Keep to the lines between the one holding "its butted edges" and the one holding "from mathutils import Matrix, Vector", inclusive, and write them out exactly.

◆ ◆ ◆ ◆ ◆

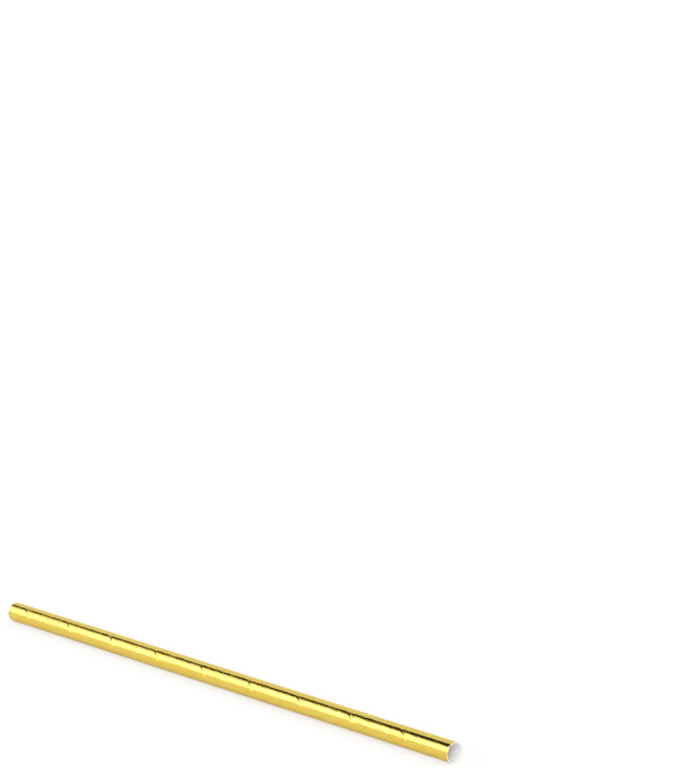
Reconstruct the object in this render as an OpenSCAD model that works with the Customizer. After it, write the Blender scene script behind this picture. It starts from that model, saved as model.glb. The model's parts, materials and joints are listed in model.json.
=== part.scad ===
// Paper drinking straw with a gold foil face, lying on its side
//
// A white tube, wound from paper strips and glued into one body, wears a last strip of
// gold-faced paper. That strip is wound in a right-handed spiral. Its edges butt: they touch
// and are glued at their foot, and a hairline between them runs round the straw from end to
// end. Both ends are cut square.
//
// Frame: millimetres, +Z up. The axis of the tube runs along X, and the origin is under the
// middle of the straw, on the surface that it lies on. The two ends are alike.

/* [Straw] */
// Length from end to end
straw_length = 197; // [60:1:300]
// Diameter over the foil ply
outer_diameter = 6; // [4:0.1:14]
// Wall of the white paper tube under the foil ply
paper_wall = 0.3; // [0.2:0.05:0.8]
// Depth of the flat along the lowest line, where a wound tube is a hair out of round
lying_flat = 0.03; // [0:0.01:0.04]

/* [Foil ply] */
// Thickness of the gold-faced outer strip
foil_ply = 0.1; // [0.08:0.01:0.2]
// Advance of the seam along the straw in one turn
seam_lead = 21.3; // [12:0.1:40]
// Width of the hairline between the butted edges, square to the seam
seam_gap = 0.16; // [0.1:0.02:0.5]
// Height over which the butted edges touch, under the hairline
seam_foot = 0.07; // [0.04:0.01:0.07]
// Place of the seam round the tube at mid-length, in degrees from +Y towards the top
seam_angle = 216; // [0:1:359]

/* [Hidden] */

$fn = 144;

// Radii from the outside in: foil face, joint between foil ply and tube, bore
foil_radius = outer_diameter / 2;
tube_radius = foil_radius - foil_ply;
bore_radius = tube_radius - paper_wall;

// The straw rests on the flat of its foil face
axis_height = foil_radius - lying_flat;

// Past the ends and below the straw, so that what is cut away leaves no skin there
cut_overrun = 1;

// The joint between ply and tube is hidden, and it is drawn with flats
joint_sides = 96;

// Slope of the seam on the unrolled foil face, and the hairline measured along the straw
seam_slope = atan2(PI * outer_diameter, seam_lead);
seam_gap_along = seam_gap / sin(seam_slope);

// The hairline is cut by a thin ribbon that follows the helix in straight steps, short enough
// for its floor to sag by no more than a quarter of the foot's height. There is a whole number of
// steps in each turn, so the ribbon's corners lie on lines along the straw. It stands far
// proud of the foil face, so that its sides cross the face on those lines too.
cutter_floor_radius = tube_radius + seam_foot;
cutter_outer_radius = 2 * foil_radius;
cutter_sag = seam_foot / 4;
cutter_steps_per_turn = ceil(180 / acos(1 - cutter_sag / cutter_floor_radius));
cutter_step = 360 / cutter_steps_per_turn;

// The flat lies midway between two lines, where the floor of the hairline is lowest, so that the
// hairline runs on across the flat
line_angle = -90 + cutter_step / 2;

// The ribbon starts and ends past the ends of the straw
cutter_reach = 360 * (straw_length / 2 + cut_overrun) / seam_lead;
cutter_first = floor((seam_angle - cutter_reach - line_angle) / cutter_step);
cutter_last = ceil((seam_angle + cutter_reach - line_angle) / cutter_step);
cutter_steps = cutter_last - cutter_first;

// Lays what is drawn upright on the axis of the straw
module along_straw() {
    translate([0, 0, axis_height])
        rotate([0, 90, 0])
            children();
}

// Everything inside the joint between ply and tube
module joint_core(length) {
    linear_extrude(height = length, center = true)
        polygon([for (side = [0:joint_sides - 1])
            tube_radius * [cos(360 * side / joint_sides), sin(360 * side / joint_sides)]]);
}

// Point of the cutter at one step along the seam, at a radius, shifted along the straw
function seam_point(step, radius, shift) =
    let (
        turn = line_angle + cutter_step * (cutter_first + step),
        station = seam_lead * (turn - seam_angle) / 360
    )
    [station + shift, radius * cos(turn), axis_height + radius * sin(turn)];

// The four corners of the cutter's section at one step
function seam_section(step) =
    let (half = seam_gap_along / 2)
    [
        seam_point(step, cutter_floor_radius, -half),
        seam_point(step, cutter_floor_radius, half),
        seam_point(step, cutter_outer_radius, half),
        seam_point(step, cutter_outer_radius, -half)
    ];

// Two triangles for each side of the ribbon between one section and the next
function ribbon_sides(step) =
    [for (side = [0:3], half = [0, 1])
        let (
            near = 4 * step + side,
            next = 4 * step + (side + 1) % 4
        )
        half == 0 ? [near, near + 4, next + 4] : [near, next + 4, next]
    ];

// Ribbon that follows the seam and cuts its hairline
module seam_cutter() {
    last = 4 * cutter_steps;
    polyhedron(
        points = [for (step = [0:cutter_steps]) each seam_section(step)],
        faces = concat(
            [[0, 1, 2, 3]],
            [for (step = [0:cutter_steps - 1]) each ribbon_sides(step)],
            [[last + 3, last + 2, last + 1, last]]
        ),
        convexity = 10
    );
}

// What the flat takes off, below the surface that the straw lies on
module below_ground() {
    translate([0, 0, -cut_overrun / 2])
        cube([straw_length + 2 * cut_overrun, outer_diameter, cut_overrun], center = true);
}

// White tube of wound paper, with its bore
module paper_tube() {
    color("white")
        along_straw()
            difference() {
                joint_core(straw_length);
                cylinder(h = straw_length + 2 * cut_overrun, r = bore_radius, center = true);
            }
}

// Gold-faced strip round the tube, with the hairline along its butted edges
module foil_wrap() {
    color("gold")
        difference() {
            along_straw()
                difference() {
                    cylinder(h = straw_length, r = foil_radius, center = true);
                    joint_core(straw_length + 2 * cut_overrun);
                }
            below_ground();
            seam_cutter();
        }
}

paper_tube();
foil_wrap();
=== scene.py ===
"""Gold foil-faced paper drinking straw, lying on a pale floor.

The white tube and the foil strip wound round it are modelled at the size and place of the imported
part, and a plain studio is set up round them.
"""

import json
import math

import bpy
from mathutils import Matrix, Vector


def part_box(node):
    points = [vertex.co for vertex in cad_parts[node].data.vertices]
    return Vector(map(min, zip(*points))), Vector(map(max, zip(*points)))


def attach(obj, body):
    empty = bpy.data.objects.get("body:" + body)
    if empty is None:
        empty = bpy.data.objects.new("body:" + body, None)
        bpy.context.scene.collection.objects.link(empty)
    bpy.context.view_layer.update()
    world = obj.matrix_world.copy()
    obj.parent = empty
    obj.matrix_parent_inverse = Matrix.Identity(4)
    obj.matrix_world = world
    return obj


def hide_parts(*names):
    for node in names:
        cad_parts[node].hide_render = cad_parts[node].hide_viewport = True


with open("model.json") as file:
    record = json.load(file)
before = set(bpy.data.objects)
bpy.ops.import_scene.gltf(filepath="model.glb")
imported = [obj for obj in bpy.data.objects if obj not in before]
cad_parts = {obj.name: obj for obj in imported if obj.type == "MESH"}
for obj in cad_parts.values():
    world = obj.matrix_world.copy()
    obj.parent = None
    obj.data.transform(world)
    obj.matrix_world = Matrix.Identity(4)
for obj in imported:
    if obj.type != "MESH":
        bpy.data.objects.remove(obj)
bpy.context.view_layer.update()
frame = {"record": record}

bl_info = {
    "name": "Foil-faced paper straw",
    "version": (1, 0, 0),
    "blender": (4, 5, 0),
    "location": "View3D > Sidebar > Straw",
    "description": "Models a paper drinking straw with a gold foil face, and its studio",
    "category": "Add Mesh",
}

MM = 0.001

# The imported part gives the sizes: the straw's length and radius, and the radius of its bore
FOIL_LOW, FOIL_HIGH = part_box("foil_wrap")
TUBE_LOW, TUBE_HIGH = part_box("paper_tube")
LENGTH = FOIL_HIGH.x - FOIL_LOW.x
END = LENGTH / 2
FOIL_RADIUS = (FOIL_HIGH.y - FOIL_LOW.y) / 2
TUBE_RADIUS = (TUBE_HIGH.y - TUBE_LOW.y) / 2
BORE_RADIUS = next(m["dims"]["r_mm"] for m in frame["record"]["mounts"] if m["name"] == "bore") * MM
AXIS_HEIGHT = FOIL_HIGH.z - FOIL_RADIUS

# How near to a cutting plane a vertex counts as on it
CUT_TOLERANCE = 0.0001 * MM

# How near to an end a vertex counts as on its rim
RIM_TOLERANCE = 0.001 * MM

# Rings round the tube, as shares of half its length, closer together towards its ends
TUBE_RINGS = (0.5, 0.8, 0.93, 0.98, 0.995)

# Depth at each end in which the cut rim wanders, and the grain of its wander
WANDER_REACH = 0.2 * MM
WANDER_GRAIN = 0.8 * MM

# Cuts across the strip: on its shoulders, as shares of their width, and between the shoulders
SHOULDER_CUTS = (0.04, 0.1, 0.18, 0.3, 0.45, 0.65, 0.85)
FACE_SPANS = 36

# How fast the shoulder falls towards the strip's edge
DIP_CURVE = 1.3

# Grain of the strip's unevenness, and the depth at each end that it leaves square
RIPPLE_GRAIN = 3 * MM
RIPPLE_CLEAR = 0.05 * MM

# Turns of the strip that are wound past the straw's ends, and then cut off
SPARE_TURNS = 3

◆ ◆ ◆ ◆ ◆

## Result for this task
// Gold-faced strip round the tube, with the hairline along its butted edges
module foil_wrap() {
    color("gold")
        difference() {
            along_straw()
                difference() {
                    cylinder(h = straw_length, r = foil_radius, center = true);
                    joint_core(straw_length + 2 * cut_overrun);
                }
            below_ground();
            seam_cutter();
        }
}

paper_tube();
foil_wrap();
=== scene.py ===
"""Gold foil-faced paper drinking straw, lying on a pale floor.

The white tube and the foil strip wound round it are modelled at the size and place of the imported
part, and a plain studio is set up round them.
"""

import json
import math

import bpy
from mathutils import Matrix, Vector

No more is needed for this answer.